# Honda Rancher 420



## 13ptbuck (Sep 15, 2011)

Looking at getting one.  Trying to decide between 4x4, and 4x2.  Foot shift or Es.  Anybody have any experience with them?


----------



## germag (Sep 15, 2011)

Yep. I have a 2007 4x2 ES. I love it. It is probably the best machine I've ever owned...except maybe a 1998 Yamaha 350 Big Bear that got stolen from me.


----------



## JohnK (Sep 15, 2011)

I have one and it's pretty good. (4wd and foot shift) I always said I didn't need 4wd, but you do. Once you need 4wd it's a no brainer.
The 420 is a big improvement over anything I've had. On the coldest mornings, I hit the key and it runs like a top.


----------



## rjcruiser (Sep 15, 2011)

Don't let the ES scare you.  Some have bad things to say about them, but they're unwarranted.  It isn't a difficult swap if you ever want to get rid of the ES.

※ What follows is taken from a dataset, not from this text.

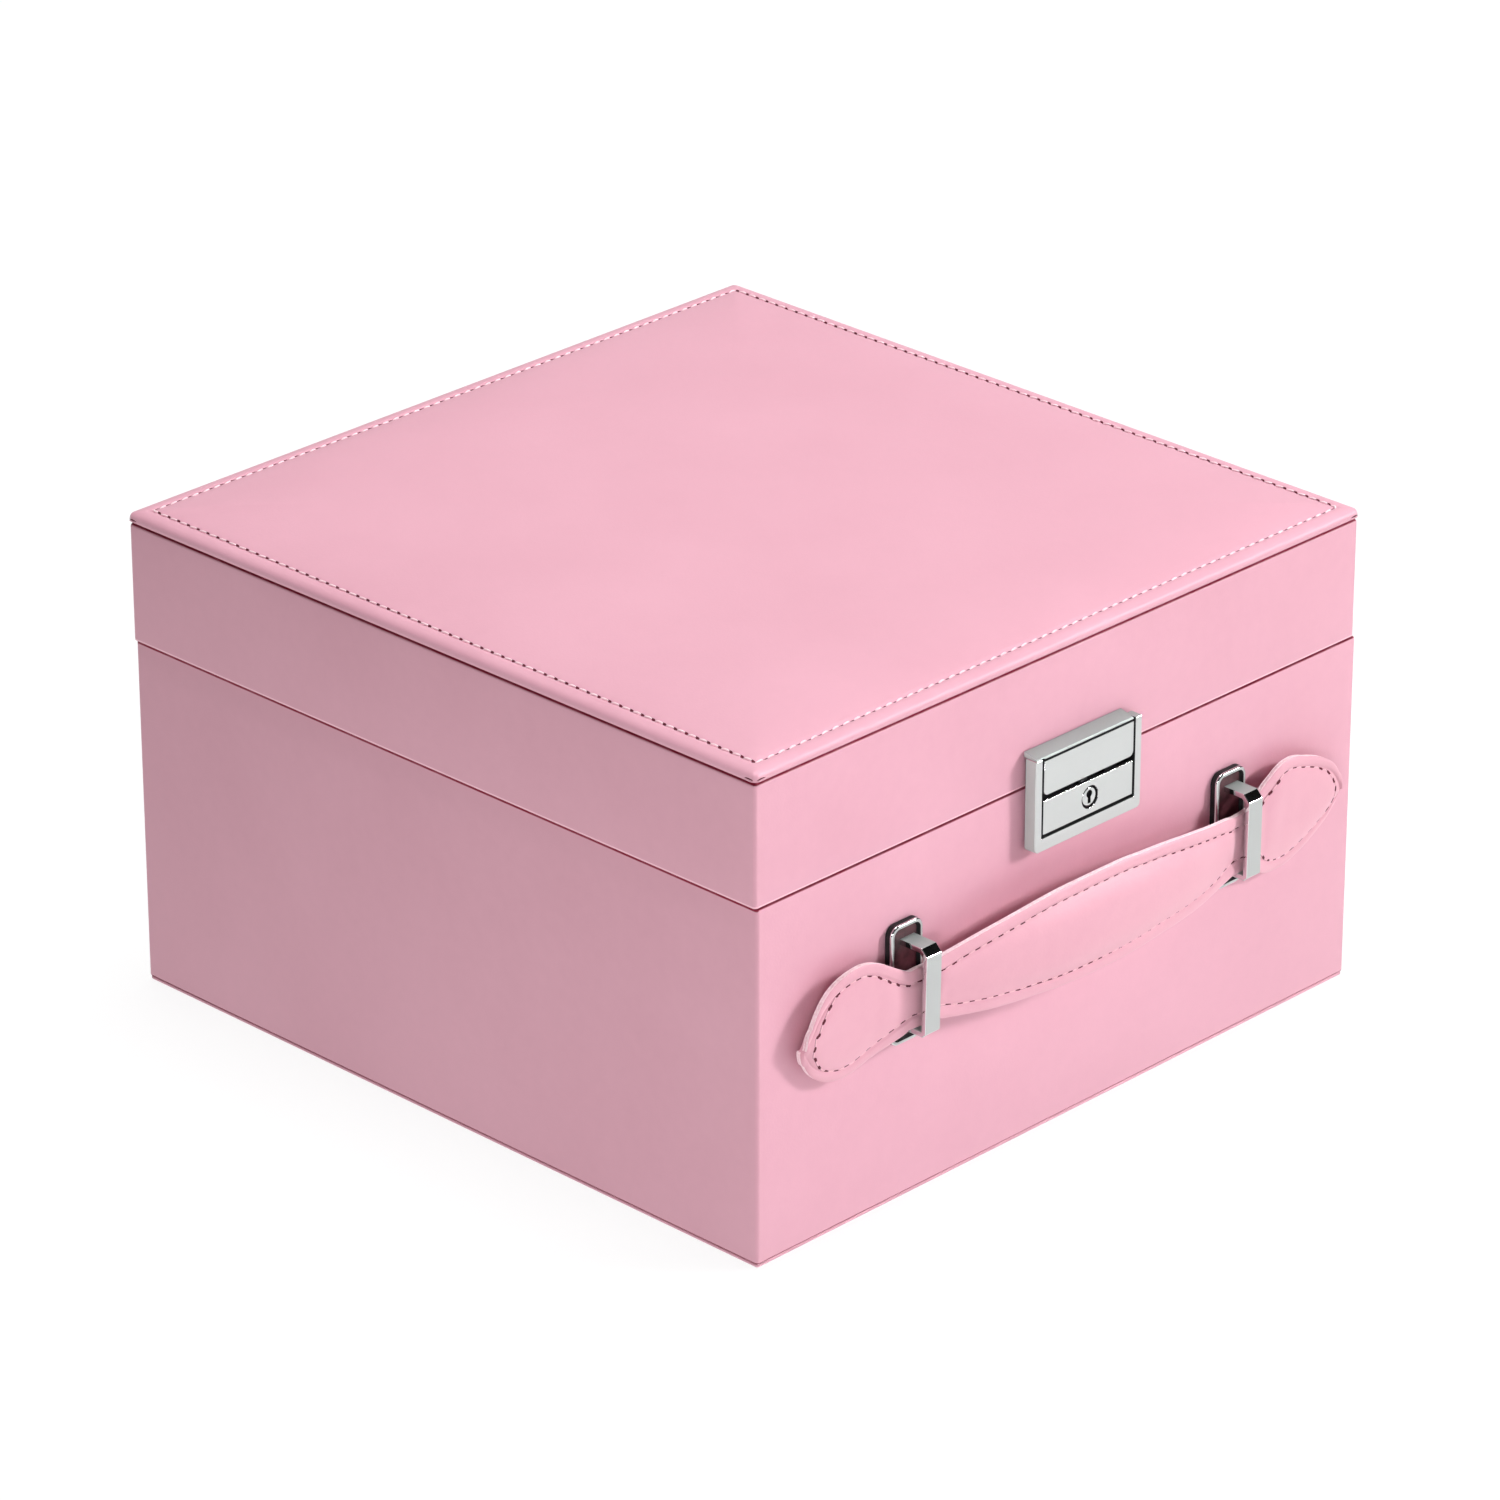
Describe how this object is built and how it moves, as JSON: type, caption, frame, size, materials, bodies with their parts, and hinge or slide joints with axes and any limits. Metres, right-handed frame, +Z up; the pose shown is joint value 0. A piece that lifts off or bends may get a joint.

2wd will have a better turning radius.  Can always get a winch if you need it.


----------



## germag (Sep 15, 2011)

rjcruiser said:


> Don't let the ES scare you.  Some have bad things to say about them, but they're unwarranted.  It isn't a difficult swap if you ever want to get rid of the ES.
> 
> 2wd will have a better turning radius.  Can always get a winch if you need it.



That's exactly right...I have a winch on mine and I've never missed the 4wd. I sold a Polaris 600 Sportsman 4wd to buy this one. The 420 is a lot lighter and more maneuverable for getting deer out of the woods, and has all the power you'll ever need.


----------



## georgia_home (Sep 15, 2011)

BIL let me use his 2wd a bit for workdays. He had factory treads and it did very well. Got it stuck 1 time. A few minutes on the ratchet had it out nicely.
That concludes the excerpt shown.